The EU is reported to be ready to recommend a linkage between future increases in life expectancy and state pension ages in an influential white paper due this Tuesday.

The Bild article claims that a central focus of the EU's white paper on pensions, due this Tuesday, will be to 'stabilise the balance between the years spent working and those in retirement.'

That has been widely taken by the German media as a message that Brussels sees a planned increase of the country's retirement age to 67 by 2031 as insufficient to support its ageing population.

A report from a leading German demographic research institute, the Max Planck Institute in Rostock, suggested that Germans should work until 72 by 2050 if the country's pension system is to support an increasingly ageing population.

The UK currently plans to increase retirement ages to 67 by 2028 and 68 by 2046.
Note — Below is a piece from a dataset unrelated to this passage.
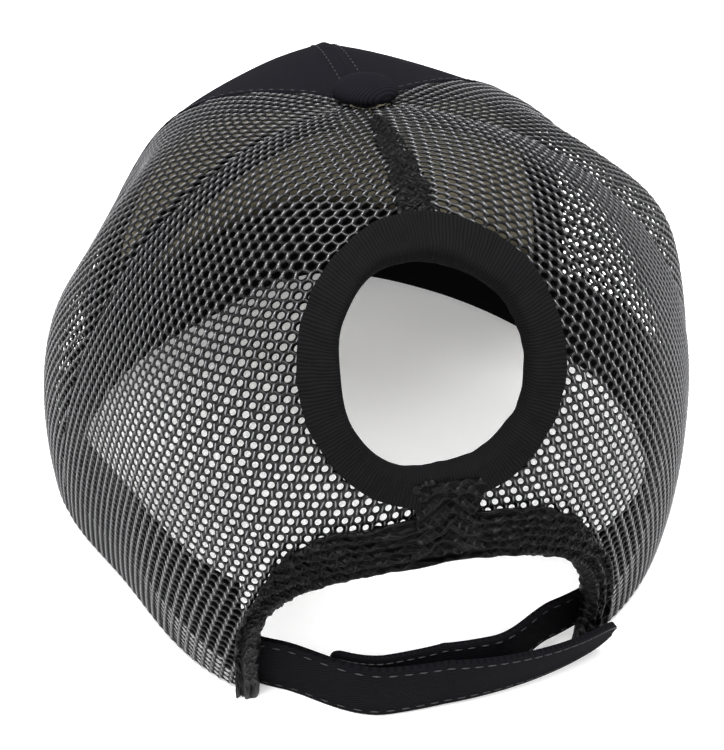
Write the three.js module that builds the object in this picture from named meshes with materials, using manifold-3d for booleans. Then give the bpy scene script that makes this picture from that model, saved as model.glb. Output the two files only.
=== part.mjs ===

While the UK pension system faces the same problems with increasing life expectancy as Germany's, its challenge is made a little easier by having a less rapidly ageing society. Projections state that the UK population will increase over the next 50 years, whereas the number of people living in Germany, with one of the lowest fertility rates in the world, is expected to decrease.

Last week UK Prime Minister David Cameron said how he admired Norway's system of linking retirement ages with life expectancy. Cameron's remarks came at the same conference at which the Swedish Prime Minister said his countrymen should consider working until 75, an idea that outraged the Swedish public.

A proposal of further increasing retirement ages in Europe is politically sensitive in the middle of the financing problems that many EU governments are facing.

Last year former Italian Prime Minister Silvio Berlusconi resigned in order to push through a deeply unpopular increase in retirement ages in Italy to 67 by 2026.

It is reported that the EU report will also advocate abolishing "unjustified early retirement arrangements." It is unclear as yet what impact that could have on civil servants who retire early, or if the EU is taking aim at some member states who have given various workers early access to state pensions when made redundant.